The basic principles embedded in this innovation system for organizations are:
• Innovation is not a role to be missioned but a means to accomplish all organizational objectives. Everyone in the organization can and must be innovative. The scope of innovation must include everyone directly. Nine different types of innovation are required to meet this condition (incremental product, distinctive product, breakthrough product, incremental process, distinctive process, breakthrough process, incremental procedure, distinctive procedure and breakthrough procedure).
• An innovation strategy must balance opportunities and threats, organizational capability, organizational capacity to change and stakeholder desires.
• The organization must be able to see into the future for a period of time at least as long as it will take the slowest part of the organization to change.

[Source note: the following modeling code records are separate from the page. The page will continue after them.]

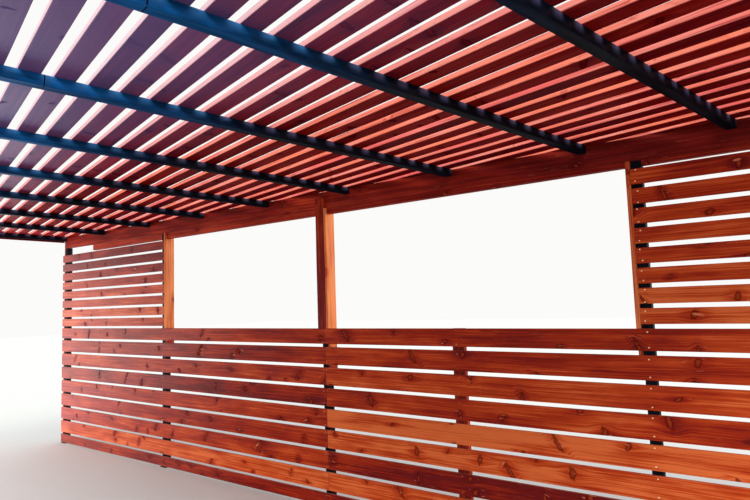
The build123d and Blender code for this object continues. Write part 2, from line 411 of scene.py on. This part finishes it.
def stained_pine(
    name,
    stops,
    edge_colours,
    edge_share,
    knot_colours=((0.36, 0.045, 0.016, 1), (0.085, 0.004, 0.004, 1)),
    knot_share=0.68,
    flaw_share=1.0,
    dust_share=0.5,
    glare_share=0.0,
    daylight_share=0.0,
    oil=0.08,
):
    """Pine with a translucent stain: rings, knots, streaks, dusty upper faces and paler edges, with
    painted glare and painted shade.
    """
    material, tree, shader = new_material(name)
    grain = attribute(tree, "grain", "Vector")
    tone = attribute(tree, "tone", "Fac")
    glare = attribute(tree, "glare", "Fac")
    knot, reach, knot_y, halo = pine_knots(tree, grain, knot_share)
    latewood, flow = pine_rings(tree, grain, knot_y, halo)
    streak = noise(tree, flow, streak_cells, detail=3.0)
    stripe = noise(tree, flow, stripe_cells, detail=3.0, roughness=0.6)
    band = noise(tree, flow, band_cells)
    cloud = noise(tree, grain, cloud_cells, detail=3.0)

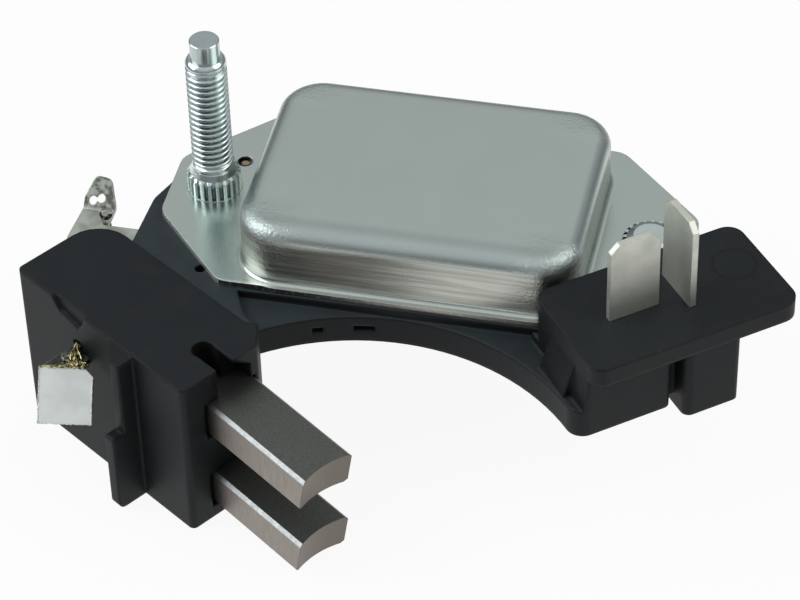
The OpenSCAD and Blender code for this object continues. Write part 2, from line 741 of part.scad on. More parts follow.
// Solder on the eye, over the end of the lower lead
module rear_solder_joint() {
    joint_r = 0.8;
    joint_h = 0.4;
    color([0.62, 0.63, 0.6]) on_eye() translate([eye_joint.x, eye_joint.y, 0])
        cylinder(r1 = joint_r, r2 = joint_r - joint_h, h = joint_h);
}

// One brush whose end reaches the distance reach out of the holder
module brush(reach, z) {
    w = brush_w / 2;
    h = brush_h / 2;
    c = brush_chamfer;
    in_guide() difference() {
        translate([reach - brush_l, guide_y, z]) rotate([90, 0, 90]) linear_extrude(brush_l)
            polygon([[c - w, -h], [w - c, -h], [w, c - h], [w, h - c], [w - c, h], [c - w, h],
                [-w, h - c], [-w, c - h]]);
        translate([reach + sqrt(ring_r * ring_r - w * w), guide_y, z + h]) rotate([0, brush_rake, 0])
            cylinder(r = ring_r, h = 4 * brush_h, center = true, $fn = 120);
        // Socket of the braided lead
        translate([reach - brush_l - over, upper_lead_y, z == upper_z ? upper_lead_z : lower_z])
            rotate([0, 90, 0]) cylinder(d = lead_d + 0.1, h = over + socket_l);
    }
}

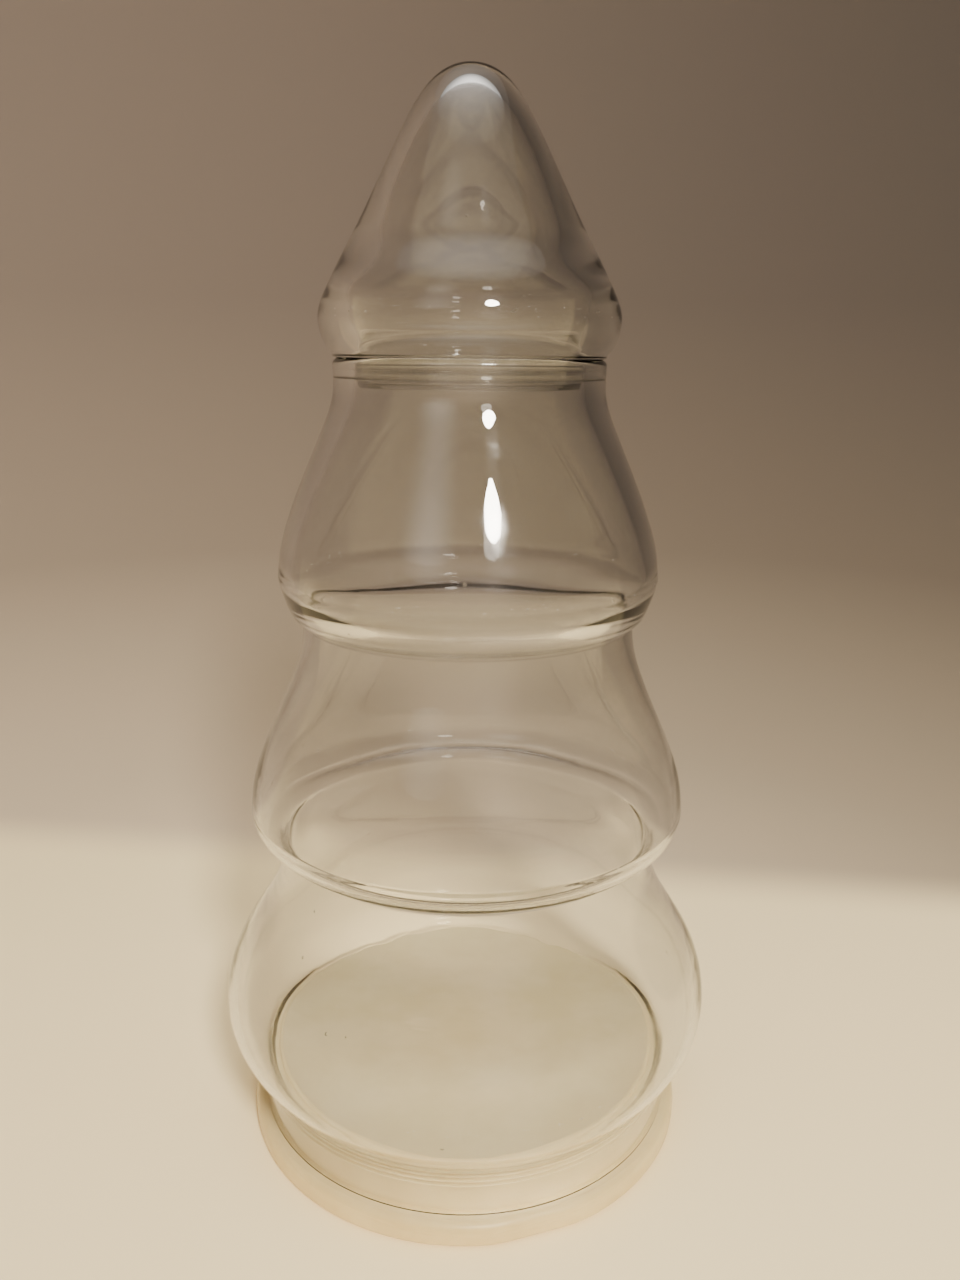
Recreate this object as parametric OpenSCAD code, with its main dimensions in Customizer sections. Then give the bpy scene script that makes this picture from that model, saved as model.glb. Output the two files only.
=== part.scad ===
// Christmas-tree jar: a blown glass body with three flared tiers, a hollow glass lid that
// forms the tip of the tree, and a milky soft-plastic stopper that closes the wide end and
// is the foot. The origin is the centre of the foot, on the surface that the jar stands on.

/* [Foot stopper] */
// Radius of the foot flange
flange_r = 65; // [60:0.5:72]
// Height of the foot flange
flange_h = 7; // [4:0.5:10]
// Height of the stopper's closed top, which is the floor of the jar
floor_z = 21.6; // [16:0.2:24]
// Thickness of the stopper's closed top
floor_t = 2; // [1.2:0.1:3]
// Outer radius of the stopper's skirt between its sealing fins
skirt_r = 58.4; // [54:0.1:59]
// Thickness of the stopper's skirt
skirt_t = 2.4; // [1.6:0.1:4]
// Number of sealing fins round the top of the skirt
fin_count = 4; // [2:1:5]
// Spacing of the sealing fins
fin_pitch = 1.5; // [1.2:0.1:2.4]

/* [Glass body] */
// Outer radius of the straight neck at the wide end
neck_r = 61.75; // [60:0.25:64]
// Height at which the straight neck ends
neck_z = 20; // [18:0.5:24]
// Rim radius of each tier, from the lowest up
rim_r = [71.6, 62, 52]; // [45:0.1:80]
// Rim height of each tier, from the lowest up
rim_z = [40.5, 100.5, 166.5]; // [30:0.5:180]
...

• Innovation that exploits change (social, economic, demographic, political, environmental) happening or about to happen will diffuse more quickly than innovation attempting to create change.
• Innovation that anticipates needs will delight. Innovation that once delighted will in the future only satisfy.
• Customers, competition, stakeholders, the organization, the people in the organization, technology and the driving forces for change external to the organization, and possibly even the market it serves are all part of an interconnected system. No part of the system can be considered independent of the others.
• Organizations with strongly embedded and sharply focused organizational values are efficient. Those with the same value characteristics that have those values focused on the opportunities of the market will also be effective.
One of my criticisms of other attempts on understanding innovation is that they resulted in special theories of innovation systems. My quest has been to find a general theory of innovation systems. I know I haven’t reached that goal yet, but I hope that I’m close enough to recognize it when I see it.